You’re in a pool, but you are a poor swimmer. They tell you to just tread water, but you feel like you’re just flailing, thrashing around in hopes of keeping your head above the surface. You’re tired. You want to quit.
This is how life feels sometimes, in small and large ways. This is how it feels when you’re at work and you’re tired or distracted, but you feel like you need to push through to get things done. This is how it feels when you’re dealing with a difficult or frustrating social interaction, but you don’t want to lose your patience. And in a bigger way, this is how it can feel to be depressed, when nothing feels worth doing but you know things need to get done. How do you keep your head above water?
A typical bit of advice is to hang in there, don’t give up, “just keep swimming“, and things will get better with time. This is good advice. If you can tread water (or thrash around) long enough, your arms will get stronger, and you’ll learn the most useful motions to use to keep yourself afloat. In real life, this often looks like new strategies for dealing with your fatigue, your difficult encounters, and your emotions. If you can get through today then you really might feel better tomorrow.

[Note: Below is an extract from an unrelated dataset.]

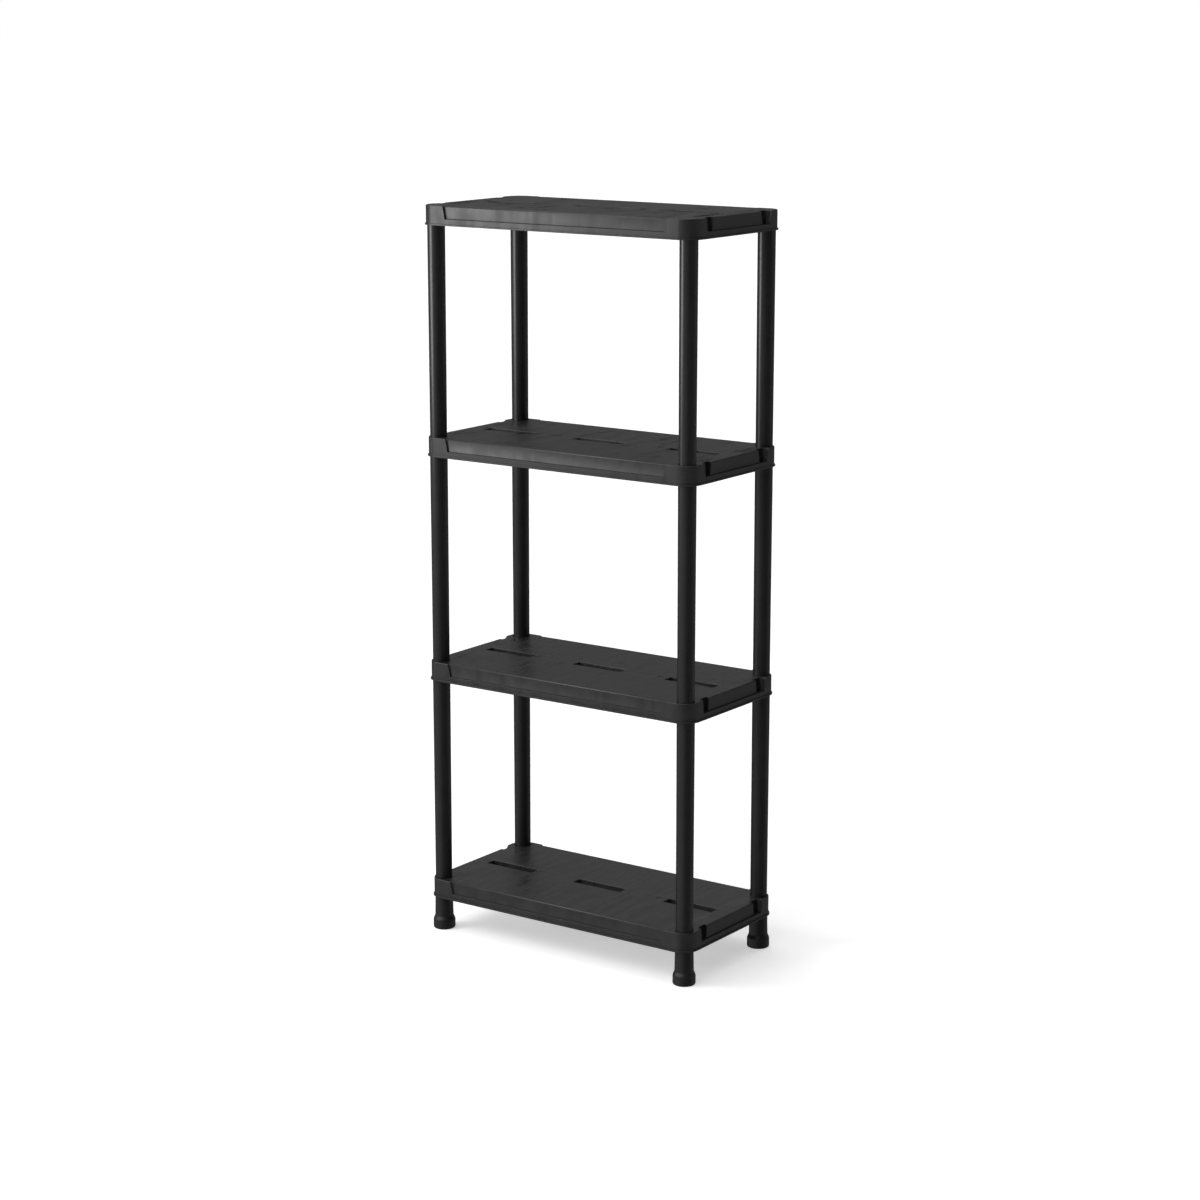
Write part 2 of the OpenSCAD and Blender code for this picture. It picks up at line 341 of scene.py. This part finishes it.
# %% Finish a piece
crisp = math.radians(50)


def finish_piece(form, node, name, finish):
    mesh = bpy.data.meshes.new(name)
    form.to_mesh(mesh)
    form.free()
    mesh.shade_smooth()
    mesh.set_sharp_from_angle(angle=crisp)
    mesh.materials.append(finish.holder)
    piece = bpy.data.objects.new(name, mesh)
    bpy.context.scene.collection.objects.link(piece)
    weighted = piece.modifiers.new("flat_faces", "WEIGHTED_NORMAL")
    weighted.keep_sharp = True
    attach(piece, "root")
    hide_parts(node)
    print(f"{name}: {len(mesh.polygons)} faces")


print(f"edges stay crisp beyond {math.degrees(crisp):.0f} degrees")

# %% [markdown]
# ## The shelves
# A shelf is a thin-walled box, open below, with fasciae set back between four corner blocks, slots,
# notches, ribs and sockets. All of that is already true in the model, so it isn't drawn again: a copy of
# the node is merged from loose triangles into one skin, and its flat faces are joined. The rims of the
# slots are then rounded by a millimetre, because things are slid over them, and every outer edge that
# is still sharp by a third of that, as the mould's own edges are. Drawing a new box would only risk a
# shelf that no longer fits its posts. The small rounded strips get the mark that the finish looks for.
# Where strips meet, a few points end up a thousandth of a millimetre apart, so a last weld joins them
# and the skin stays closed.

# %% Mould the shelves
weld = 1e-6
sliver = 5e-6
edge_radius = 0.00035
slot_half_d = 0.011
slot_rim_radius = 0.001
flat_within = math.radians(0.5)
sharp_beyond = math.radians(35)


def is_sharp(edge):
    return edge.is_manifold and edge.is_convex and edge.calc_face_angle() > sharp_beyond


def is_slot_rim(edge, deck):
    return all(
        abs(vertex.co.z - deck) < weld and abs(abs(vertex.co.y) - slot_half_d) < 10 * weld
        for vertex in edge.verts
    )


def round_edges(form, edges, radius, segments):
    return bmesh.ops.bevel(
        form,
        geom=edges,
        offset=radius,
        affect="EDGES",
        segments=segments,
        profile=0.5,
        material=-1,
        clamp_overlap=False,
    )["faces"]


def mould_shelf(node):
    form = bmesh.new()
    form.from_mesh(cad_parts[node].data)
    bmesh.ops.remove_doubles(form, verts=form.verts, dist=weld)
    bmesh.ops.dissolve_limit(form, angle_limit=flat_within, verts=form.verts, edges=form.edges)
    # the rounded strips are marked so that the finish can paint a highlight on them
    edge_highlight = form.faces.layers.float.new("edge")
    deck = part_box(node)[1].z
    slot_rims = [edge for edge in form.edges if is_slot_rim(edge, deck)]
    round_edges(form, slot_rims, slot_rim_radius, segments=4)
    sharp_edges = [edge for edge in form.edges if is_sharp(edge)]
    for face in round_edges(form, sharp_edges, edge_radius, segments=2):
        face[edge_highlight] = 1.0
    bmesh.ops.remove_doubles(form, verts=form.verts, dist=sliver)
    finish_piece(form, node, node + "_moulding", shelf_finish)


for node in [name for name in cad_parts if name.endswith("_shelf")]:
    mould_shelf(node)

# %% [markdown]
# ## The posts' plastic
# The posts are tubes with a softer sheen than the shelves. Drawing them off their mould leaves faint
# lines along their length, and the two halves of the mould leave a parting line down each side. The
# lines follow the tube, so they are noise that is drawn out along its height, and the parting lines are
# narrow ridges where the surface faces straight to the left or the right.

# %% Make the posts' plastic
smooth_relief_depth = 0.00005
parting_reach = 0.03

post_finish = Finish(bpy.data.materials.new("post_black"), "post_plastic")
place = post_finish.add("ShaderNodeTexCoord", output="Object")
draw_lines = post_finish.clouds(place, 1.0, (420, 420, 3), detail=2.0)
mottle = post_finish.clouds(place, 30.0)
grain = post_finish.clouds(place, 1200.0, detail=1.0)
facing = post_finish.add("ShaderNodeNewGeometry", output="Normal")
parting = post_finish.fade(abs(post_finish.split(facing)[1]), 0.0, parting_reach, 1.0, 0.0)

height = 0.35 * draw_lines + 0.5 * mottle + 0.1 * grain + 0.8 * parting
roughness = 0.3 + 0.08 * (draw_lines - 0.5) + 0.08 * (mottle - 0.5)
shade = post_finish.tint(mottle, (0.010, 0.010, 0.0105), (0.016, 0.016, 0.0165))
post_finish.coat(shade, roughness, height, smooth_relief_depth)
print(f"post plastic: {len(post_finish.tree.nodes)} nodes")

# %% [markdown]
# ## Turned pieces
# Posts, feet and caps are all round, so each is an outline of a few points, given as a radius and a
# height, that is spun once round an upright axis. The spin is moved to the axis of the node it stands
# for. Its rims are bevelled after the spin, which rounds the whole circle in one step.

# %% Spin an outline
spin_steps = 96
rim_segments = 4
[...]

But there’s a cost to pushing through. At work your distracted state of mind translates into lower productivity, or even mistakes. And God, it’s hard to push through feelings of anger, stress, or hopelessness. Sometimes when you push through, you lash out and do something you regret. If nothing else, you suffer psychologically more than you’d like to. These factors must be weighed too.

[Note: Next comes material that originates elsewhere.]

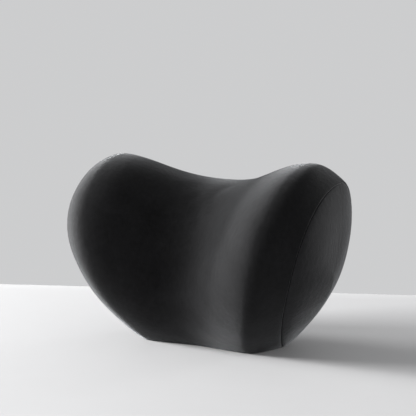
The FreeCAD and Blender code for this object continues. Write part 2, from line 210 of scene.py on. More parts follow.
# ---- camera in metres and degrees, table in millimetres ----
CAMERA_AZIMUTH = 29.5
CAMERA_RISE = 8.67
CAMERA_DISTANCE = 1.2937
LENS = 110.77
LOOK_AT = (0.0, -0.028, 0.09)
AIM_UP = 0.0498
AIM_RIGHT = 0.0073
CAMERA_ROLL = 0.53
TABLE_HALF_W = 2000.0
TABLE_NEAR = -2600.0
TABLE_FAR = 262.0
TABLE_TURN = -9.6
TABLE_T = 30.0
TABLE_STEPS = 91
TABLE_EDGE_RUN = 14.0
TABLE_EDGE_DROP = 8.0
TABLE_COLOUR = (0.52, 0.52, 0.525)


def lobe_profile(u, trio, crest_at, hollow):
    """Smooth curve from the middle up to the crest and on to the seam."""
    middle, crest, seam = trio
    u = np.abs(u)
    rise = (1 - np.cos(np.pi * np.minimum(u / crest_at, 1))) / 2
    inner = middle + (crest - middle) * rise ** hollow
    k = (u - crest_at) / (1 - crest_at)
    outer = crest + (seam - crest) * (1 - np.cos(np.pi / 2 * k))
    return np.where(u <= crest_at, inner, outer)


def across(u, trio, crest_at, hollow=1.0):
    """Value at u (0 middle, 1 side seam), near the trio, its crest rounded by averaging."""
    return sum(w * lobe_profile(u + step, trio, crest_at, hollow) for step, w in CREST_AVERAGE)


def half_width(z):
    """Parabola through the half widths at the base, the middle and the top."""
    a = BASE_HALF_W * (z - MID_LEVEL) * (z - TOP_LEVEL) / (MID_LEVEL * TOP_LEVEL)
    b = MID_HALF_W * z * (z - TOP_LEVEL) / (MID_LEVEL * (MID_LEVEL - TOP_LEVEL))
    c = TOP_HALF_W * z * (z - MID_LEVEL) / (TOP_LEVEL * (TOP_LEVEL - MID_LEVEL))
    return a + b + c


def body_points(u, t, inset=0.0):
    """Points of the wrap-round face in mm; t runs keel, front, top, back, keel."""
    front = np.cos(t) >= -TINY
    upper = np.sin(t) >= 0
    front_y = across(u, FRONT_Y, LOBE_FRONT_AT) + inset
    back_y = across(u, BACK_Y, LOBE_BACK_AT) - inset
    side_y = np.where(front, front_y, back_y)
    mid_z = np.where(front, across(u, FRONT_Z, LOBE_FRONT_AT), BACK_Z)
    end_y = np.where(upper, across(u, TOP_Y, LOBE_FRONT_AT), KEEL_Y)
    top_z = across(u, TOP_Z, LOBE_TOP_AT, TOP_HOLLOW) - inset
    keel_z = across(u, KEEL_Z, LOBE_FRONT_AT) + inset
    end_z = np.where(upper, top_z, keel_z)
    reach = np.abs(np.cos(t))
    tucked = (1 - UNDERCUT_ROUND) * reach ** UNDERCUT_POWER + UNDERCUT_ROUND * reach
    reach = np.where(upper, reach, tucked)
    y = end_y + (side_y - end_y) * reach
    z = mid_z + (end_z - mid_z) * np.abs(np.sin(t))
    return np.stack([u * (half_width(z) - inset), y, z], axis=-1)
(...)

If the alternative is full submission, giving up and sinking into the depths forever, then of course swim you must, physical or psychological costs notwithstanding. But–and hear me out on this–what if you sink… just for a minute? You quit thrashing and rest your aching muscles, just for a minute? You’ll sink, but if you stay present you’ll see that you can often recover by pushing off of the bottom of the pool. Doing so, you might regain some of your energy or even rise higher above the surface than was possible before.
What I’m advocating is a mindful awareness of what your body or mind really need when you’re struggling. The struggle itself can be a trigger, a signal that you need to take a mindful moment to reassess what you’re doing. And the assessment may indicate that you need a break, maybe to take a walk or watch an episode of Friends. It may indicate that you should leave this party that you pushed yourself to go to, or at least step outside for some air. It may indicate that you should end this conversation before it turns into a fight and you say something you can’t take back. Take a moment, notice what you notice, and decide whether to push through or let yourself sink.

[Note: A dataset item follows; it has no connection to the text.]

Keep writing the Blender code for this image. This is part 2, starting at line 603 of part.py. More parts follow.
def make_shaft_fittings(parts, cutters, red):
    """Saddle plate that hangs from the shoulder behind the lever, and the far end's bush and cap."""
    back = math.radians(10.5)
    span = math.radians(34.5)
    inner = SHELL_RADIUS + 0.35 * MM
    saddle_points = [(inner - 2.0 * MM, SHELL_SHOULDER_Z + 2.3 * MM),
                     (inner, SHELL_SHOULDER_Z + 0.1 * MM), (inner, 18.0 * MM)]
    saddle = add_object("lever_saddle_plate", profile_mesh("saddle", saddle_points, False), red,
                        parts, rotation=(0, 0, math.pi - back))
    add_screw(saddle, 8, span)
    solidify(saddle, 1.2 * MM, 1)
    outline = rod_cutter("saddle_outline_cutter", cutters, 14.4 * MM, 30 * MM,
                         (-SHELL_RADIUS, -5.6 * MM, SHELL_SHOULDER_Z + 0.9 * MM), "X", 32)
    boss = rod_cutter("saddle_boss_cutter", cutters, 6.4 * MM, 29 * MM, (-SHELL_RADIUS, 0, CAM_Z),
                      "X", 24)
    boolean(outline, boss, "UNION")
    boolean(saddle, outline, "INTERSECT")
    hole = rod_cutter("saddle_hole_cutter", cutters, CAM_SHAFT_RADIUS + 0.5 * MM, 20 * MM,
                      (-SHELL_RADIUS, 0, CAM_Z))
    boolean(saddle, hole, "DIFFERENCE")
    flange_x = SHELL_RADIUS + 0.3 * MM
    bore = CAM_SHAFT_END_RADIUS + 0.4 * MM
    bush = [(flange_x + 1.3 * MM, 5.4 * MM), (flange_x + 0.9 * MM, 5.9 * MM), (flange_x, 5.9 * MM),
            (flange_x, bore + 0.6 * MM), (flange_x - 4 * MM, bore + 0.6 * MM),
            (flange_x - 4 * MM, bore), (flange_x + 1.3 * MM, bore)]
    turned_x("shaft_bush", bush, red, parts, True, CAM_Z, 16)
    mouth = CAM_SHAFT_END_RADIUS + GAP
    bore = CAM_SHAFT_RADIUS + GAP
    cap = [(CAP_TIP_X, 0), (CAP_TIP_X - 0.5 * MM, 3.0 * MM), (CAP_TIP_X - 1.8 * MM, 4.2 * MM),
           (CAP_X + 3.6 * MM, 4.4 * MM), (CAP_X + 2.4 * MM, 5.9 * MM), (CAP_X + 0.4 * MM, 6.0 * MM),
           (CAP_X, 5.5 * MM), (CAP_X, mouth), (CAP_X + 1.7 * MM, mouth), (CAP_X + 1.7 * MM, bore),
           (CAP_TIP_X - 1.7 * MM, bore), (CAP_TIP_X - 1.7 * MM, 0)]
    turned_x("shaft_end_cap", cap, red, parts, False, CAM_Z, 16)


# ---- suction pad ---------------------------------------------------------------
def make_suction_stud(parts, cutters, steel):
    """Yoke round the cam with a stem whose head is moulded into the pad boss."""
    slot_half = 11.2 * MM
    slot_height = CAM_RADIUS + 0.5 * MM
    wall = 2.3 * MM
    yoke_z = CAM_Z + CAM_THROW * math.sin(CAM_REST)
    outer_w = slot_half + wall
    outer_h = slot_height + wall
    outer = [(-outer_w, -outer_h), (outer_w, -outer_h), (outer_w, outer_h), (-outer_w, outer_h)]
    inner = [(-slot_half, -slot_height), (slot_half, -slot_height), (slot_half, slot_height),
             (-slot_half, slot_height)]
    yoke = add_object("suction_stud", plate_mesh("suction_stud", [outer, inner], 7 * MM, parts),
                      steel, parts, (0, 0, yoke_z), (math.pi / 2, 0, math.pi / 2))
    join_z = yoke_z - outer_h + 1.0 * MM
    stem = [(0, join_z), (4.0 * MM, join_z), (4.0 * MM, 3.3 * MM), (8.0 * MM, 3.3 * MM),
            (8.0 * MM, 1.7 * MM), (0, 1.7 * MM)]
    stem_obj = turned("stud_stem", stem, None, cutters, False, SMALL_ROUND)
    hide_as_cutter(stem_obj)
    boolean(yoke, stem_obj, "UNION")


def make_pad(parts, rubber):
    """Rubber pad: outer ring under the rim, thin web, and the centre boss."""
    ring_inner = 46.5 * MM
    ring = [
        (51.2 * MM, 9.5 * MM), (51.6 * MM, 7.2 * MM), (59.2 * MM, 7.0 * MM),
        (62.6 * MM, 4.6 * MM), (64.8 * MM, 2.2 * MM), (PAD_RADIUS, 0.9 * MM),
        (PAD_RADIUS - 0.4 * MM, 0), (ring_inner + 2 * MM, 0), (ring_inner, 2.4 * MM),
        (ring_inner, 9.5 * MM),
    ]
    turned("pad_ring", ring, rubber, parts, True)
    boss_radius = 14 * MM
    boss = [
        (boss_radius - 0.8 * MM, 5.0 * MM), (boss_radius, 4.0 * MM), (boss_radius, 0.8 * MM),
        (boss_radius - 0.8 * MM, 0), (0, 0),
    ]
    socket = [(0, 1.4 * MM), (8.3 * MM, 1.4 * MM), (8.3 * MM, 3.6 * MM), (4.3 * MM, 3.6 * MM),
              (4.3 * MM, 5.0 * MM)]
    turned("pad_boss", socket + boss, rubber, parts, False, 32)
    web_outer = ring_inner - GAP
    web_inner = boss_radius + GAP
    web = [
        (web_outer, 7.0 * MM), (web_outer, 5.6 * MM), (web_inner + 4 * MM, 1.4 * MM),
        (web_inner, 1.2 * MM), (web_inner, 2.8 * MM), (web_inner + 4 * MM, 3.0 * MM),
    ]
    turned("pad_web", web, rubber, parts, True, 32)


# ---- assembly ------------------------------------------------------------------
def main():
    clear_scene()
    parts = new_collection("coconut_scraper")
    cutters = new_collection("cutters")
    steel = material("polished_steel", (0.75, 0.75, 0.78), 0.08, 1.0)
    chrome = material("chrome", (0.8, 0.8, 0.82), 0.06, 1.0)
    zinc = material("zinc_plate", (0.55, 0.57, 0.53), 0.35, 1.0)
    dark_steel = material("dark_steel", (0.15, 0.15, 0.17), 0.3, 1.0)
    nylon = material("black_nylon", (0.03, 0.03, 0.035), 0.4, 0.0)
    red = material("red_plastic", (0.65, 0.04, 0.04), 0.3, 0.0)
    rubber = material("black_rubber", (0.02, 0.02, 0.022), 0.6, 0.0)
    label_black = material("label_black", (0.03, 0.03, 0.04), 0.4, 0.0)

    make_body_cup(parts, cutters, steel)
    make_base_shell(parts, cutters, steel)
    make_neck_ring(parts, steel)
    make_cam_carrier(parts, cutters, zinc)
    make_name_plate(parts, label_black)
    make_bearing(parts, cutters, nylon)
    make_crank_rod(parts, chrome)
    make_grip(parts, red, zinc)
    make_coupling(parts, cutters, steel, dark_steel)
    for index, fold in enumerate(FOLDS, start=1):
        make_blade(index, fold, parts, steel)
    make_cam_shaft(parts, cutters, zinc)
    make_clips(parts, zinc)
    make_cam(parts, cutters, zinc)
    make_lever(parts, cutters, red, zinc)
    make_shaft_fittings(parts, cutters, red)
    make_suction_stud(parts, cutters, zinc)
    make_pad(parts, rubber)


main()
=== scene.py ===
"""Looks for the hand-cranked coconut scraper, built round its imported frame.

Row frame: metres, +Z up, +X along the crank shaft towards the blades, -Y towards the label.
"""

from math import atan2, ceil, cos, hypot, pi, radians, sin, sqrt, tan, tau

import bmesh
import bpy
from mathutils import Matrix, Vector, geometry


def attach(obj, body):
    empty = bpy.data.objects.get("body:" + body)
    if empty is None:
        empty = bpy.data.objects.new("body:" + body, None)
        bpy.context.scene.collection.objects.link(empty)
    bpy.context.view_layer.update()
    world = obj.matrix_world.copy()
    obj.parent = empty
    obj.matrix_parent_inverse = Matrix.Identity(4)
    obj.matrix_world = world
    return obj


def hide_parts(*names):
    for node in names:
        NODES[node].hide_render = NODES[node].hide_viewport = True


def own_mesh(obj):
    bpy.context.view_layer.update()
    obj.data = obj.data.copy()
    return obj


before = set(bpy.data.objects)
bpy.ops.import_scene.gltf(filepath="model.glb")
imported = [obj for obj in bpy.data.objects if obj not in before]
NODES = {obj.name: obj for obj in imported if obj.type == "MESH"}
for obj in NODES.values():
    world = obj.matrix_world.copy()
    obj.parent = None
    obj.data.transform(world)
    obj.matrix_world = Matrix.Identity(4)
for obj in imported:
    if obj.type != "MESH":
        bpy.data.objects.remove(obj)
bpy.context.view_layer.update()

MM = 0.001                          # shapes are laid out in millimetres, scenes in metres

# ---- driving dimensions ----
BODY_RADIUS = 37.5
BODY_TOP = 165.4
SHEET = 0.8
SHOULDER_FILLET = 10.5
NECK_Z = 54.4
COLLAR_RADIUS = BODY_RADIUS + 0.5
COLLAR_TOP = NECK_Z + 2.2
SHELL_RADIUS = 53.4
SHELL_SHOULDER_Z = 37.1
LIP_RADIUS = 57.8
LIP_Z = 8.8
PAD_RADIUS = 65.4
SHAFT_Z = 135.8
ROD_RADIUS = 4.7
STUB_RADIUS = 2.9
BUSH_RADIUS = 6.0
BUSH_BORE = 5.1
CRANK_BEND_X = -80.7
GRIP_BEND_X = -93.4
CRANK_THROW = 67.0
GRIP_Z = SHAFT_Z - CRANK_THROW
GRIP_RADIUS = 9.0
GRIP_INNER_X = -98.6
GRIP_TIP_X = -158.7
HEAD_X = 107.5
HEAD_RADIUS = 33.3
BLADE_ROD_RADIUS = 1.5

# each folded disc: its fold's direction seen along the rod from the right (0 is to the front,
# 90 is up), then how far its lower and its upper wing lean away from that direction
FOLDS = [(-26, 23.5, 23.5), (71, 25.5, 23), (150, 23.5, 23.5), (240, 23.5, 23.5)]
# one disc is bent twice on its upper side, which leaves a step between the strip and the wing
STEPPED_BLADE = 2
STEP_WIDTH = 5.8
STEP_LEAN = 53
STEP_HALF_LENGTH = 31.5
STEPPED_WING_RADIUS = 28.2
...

Of course, before you let yourself sink even a little bit, you need to know how deep the water is. If your battle is with addiction or abuse, you may be struggling against a mighty ocean that will pull you under if you show even the slightest sign of weakness. However, in other circumstances consider that after a short break you might come back refreshed and ready to work again. Just consider that a little bit of sinking may, in fact, be helpful in keeping you afloat.
You may not be sure what kind of situation you’re in, how deep the pool is or if you can recover from a deep sink. If that’s true, get curious! Feel the situation out, reaching down with your toes every so slightly, deeper each time, to see what you can do and what you can’t. You might allow yourself a 5 minute break from studying, and see that this is all you needed. Maybe if you take a full 30 minutes you will lose your motivation to work at all; this is useful information! Optimize! Doing Your Best requires curiosity and experimentation, or else you will always be stuck where you are.
Finally, cut yourself some slack. You didn’t choose your mind, or your thoughts, or the tides you’re swimming against. Even if you had a hand in putting yourself where you are, you didn’t choose the tools you have available to stay afloat. Self-criticism and shame are yet more struggles worth being more mindful of; the power they hold over you can often be defused if you let them in, sinking into the feelings they produce in your body. Don’t fear them.
So think of sinking as yet another method of learning to swim. And if you can, try to push off the bottom of the pool.